On Activity in Lessons

by Tim Manson

Activity within a Lesson Plan (Explore the Learning and Questioning)

The third stage in creating a interesting, engaging and memorable lesson is all about how we help the student to embed the key concepts from the learning into their long term memory.  We have thought already about the importance of the Introduction and the how new knowledge can be delivered to the learners.   Now, we need to start to think about how teachers can create a series of activities within a lesson that will help the learners to embed these new concepts into their schema – making them accessible for quick recall.   

Previously, we acknowledged that students can only consciously attend to a handful of stimuli at a time and noted that prior knowledge determines what students can learn.   Our focus was on the first stage of our Learning Cycle  – with a focus on Connecting the learning, the Big Picture and Learning Intentions.  Parallel to this – we also looked at how we might improve working memory and looked at how Retrieval Practice might impact our lessons.  

Subsequently,  we spent more time considering the impact of how limited this working memory could actually be.  We spent a bit more time looking into the effectiveness of Retrieval Practice and then considered how Cognitive Load Theory might impact our lesson planning.    We moved on the second stage of our Learning Cycle and focused on different methods of lesson delivery – how could we sequence and present models to our students to give them something to base their memories/ learning on.   

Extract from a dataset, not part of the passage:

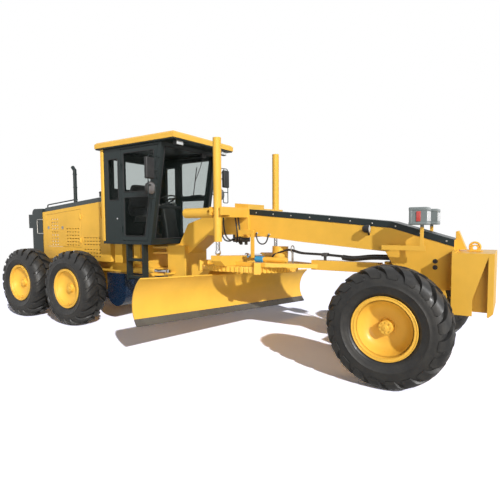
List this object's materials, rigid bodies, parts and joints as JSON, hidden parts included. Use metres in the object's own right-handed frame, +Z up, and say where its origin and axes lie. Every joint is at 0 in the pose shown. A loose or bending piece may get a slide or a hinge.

Now, however,  we continue to make our way through the Learning Cycle and will be looking at Activity within a lesson – looking at how you might explore the learning and construct detailed and useful Question and Answer sessions.   We will be considering how students might commit incomplete or incorrect ideas into their long-term memories (and how we might rectify this) but we also realise the reality that forgetting is inevitable and will consider further strategies like scaffolding and dual coding that might help embed thinking.   

Activity

No two lessons are ever quite the same.  Even if you were teaching the same subject to five different classes – the reality is that the lessons are not exactly the same.   You might go in with the same learning intentions and success criteria and you might use the same resources and the same booklet; but the interaction you have with the class and how you develop some of the language of learning and the core concepts differently with each group of learners – means that no two lessons are the same.  

Most teachers tend to think that the learning happens when we talk.  The reality is that most of the learning happens when THEY talk, or they do something to process the knowledge that we are trying to convey.    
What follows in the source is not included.